The answer is in the definitions. **Linear momentum** is $\vec{p} = m\vec{v}$. Velocity is the rate of change of position, but it does not depend on where you place your origin. If you shift your origin by a constant vector, every position changes, but the *difference* in positions (and hence the velocity) stays the same. So $\vec{p}$ is origin-independent. **Angular momentum** is $\vec{L} = \vec{r} \times m\vec{v}$. The position vector $\vec{r}$ is measured from a specific reference point. If you change that reference point, $\vec{r}$ changes, and so does the cross product. Angular momentum is built from position, not just velocity. Position is origin-dependent, so angular momentum is too. Physically, this makes sense. Angular momentum measures rotational motion *about a point or axis*. A car driving past you in a straight line has angular momentum about you, but zero angular momentum about a point on its own path. The "rotation" is relative to where you sit. Linear momentum, by contrast, measures translational motion --- "how much stuff is going how fast in what direction" --- which does not depend on where you observe from. This is not a flaw in angular momentum. It reflects the fact that rotation is inherently relational: you always rotate *about something*. Translation is not --- you just move.

Layer 4: Debug

Problem 7. A uniform rod of mass $m$ and length $\ell$ is hinged at one end and swings freely. A student computes the rod's angular momentum by using $I = \frac{1}{12}m\ell^2$ (the moment of inertia about the center of mass). The student writes $L = \frac{1}{12}m\ell^2\omega$.

What is wrong?

Check your answer

The student used the wrong moment of inertia. The formula $I = \frac{1}{12}m\ell^2$ is the moment of inertia about the **center of mass** of the rod. But the rod is hinged at one **end** --- it rotates about its end, not about its center. The correct moment of inertia about the end of a uniform rod is: $$I_{\text{end}} = \frac{1}{3}m\ell^2$$ (This can be obtained from the parallel axis theorem: $I_{\text{end}} = I_{\text{cm}} + md^2 = \frac{1}{12}m\ell^2 + m(\ell/2)^2 = \frac{1}{12}m\ell^2 + \frac{1}{4}m\ell^2 = \frac{1}{3}m\ell^2$.) The correct angular momentum is: $$L = I_{\text{end}}\,\omega = \frac{1}{3}m\ell^2\omega$$ The student's answer is off by a factor of 4 (they got $\frac{1}{12}m\ell^2\omega$ instead of $\frac{1}{3}m\ell^2\omega = \frac{4}{12}m\ell^2\omega$). **The lesson:** The moment of inertia you use must match the axis about which you compute the angular momentum. The center-of-mass moment of inertia is a common default, but it is only correct when the object actually rotates about its center of mass. When the rotation axis is elsewhere, you must use the moment of inertia about *that* axis. Always ask: "What is the axis of rotation?"

Reflection

What does angular momentum measure physically --- in your own words?

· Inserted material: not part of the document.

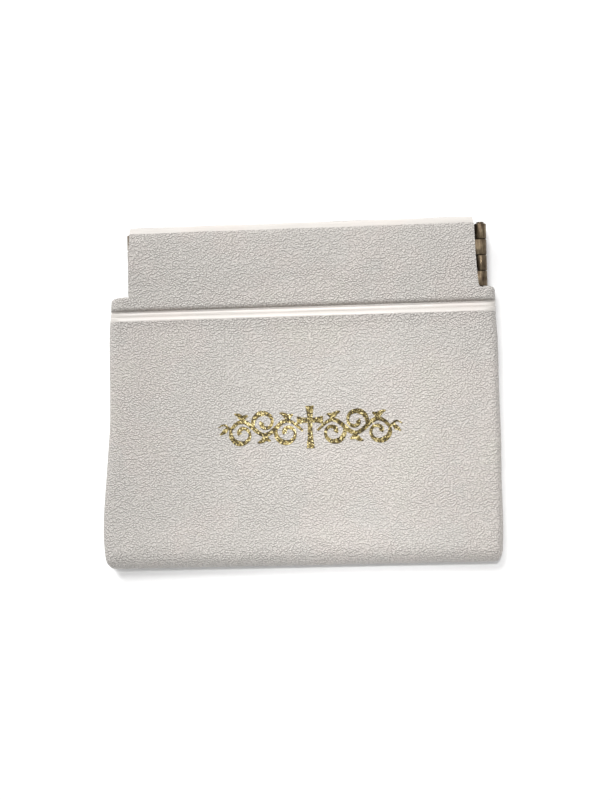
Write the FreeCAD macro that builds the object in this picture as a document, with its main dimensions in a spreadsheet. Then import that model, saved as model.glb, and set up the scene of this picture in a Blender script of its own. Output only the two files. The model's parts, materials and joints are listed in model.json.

Here is one way to think about it. Linear momentum $\vec{p} = m\vec{v}$ measures how much "straight-line motion" an object has --- how hard it is to bring to a stop along a line. Angular momentum measures how much "rotational motion" an object has about a point or axis --- how hard it is to stop its rotation.

But angular momentum is richer than this, because it is geometric. It depends not just on how fast something moves and how much mass it has, but on where that mass is relative to the axis. A slow, massive flywheel with mass far from the axis can have enormous angular momentum. A fast, light particle can have large angular momentum about a distant point. The geometry --- the lever arm, the distance from the axis, the distribution of mass --- is woven into the definition.

This is why angular momentum conservation produces such dramatic effects. The skater's angular velocity doubles when she halves her moment of inertia, because angular momentum encodes both the distribution and the motion. Change one, and the other must adjust to keep the product constant.

In your own words: what does angular momentum tell you about a system?

Looking Ahead

You now have the definition of angular momentum for both particles ($\vec{L} = \vec{r} \times m\vec{v}$) and rigid bodies ($\vec{L} = I\vec{\omega}$). You know that it is the rotational counterpart of linear momentum, and you have seen a preview of conservation --- the skater's spin --- that hints at its power.

But how does angular momentum actually change? In Chapter 8, you learned that impulse $\vec{J} = \int \vec{F}\,dt$ changes linear momentum. The rotational analog should follow the same pattern: the accumulation of torque over time should change angular momentum. That quantity --- angular impulse --- is the subject of Section 11.4. It will formalize the link between torque and angular momentum change, setting the stage for the full conservation law in Section 11.5.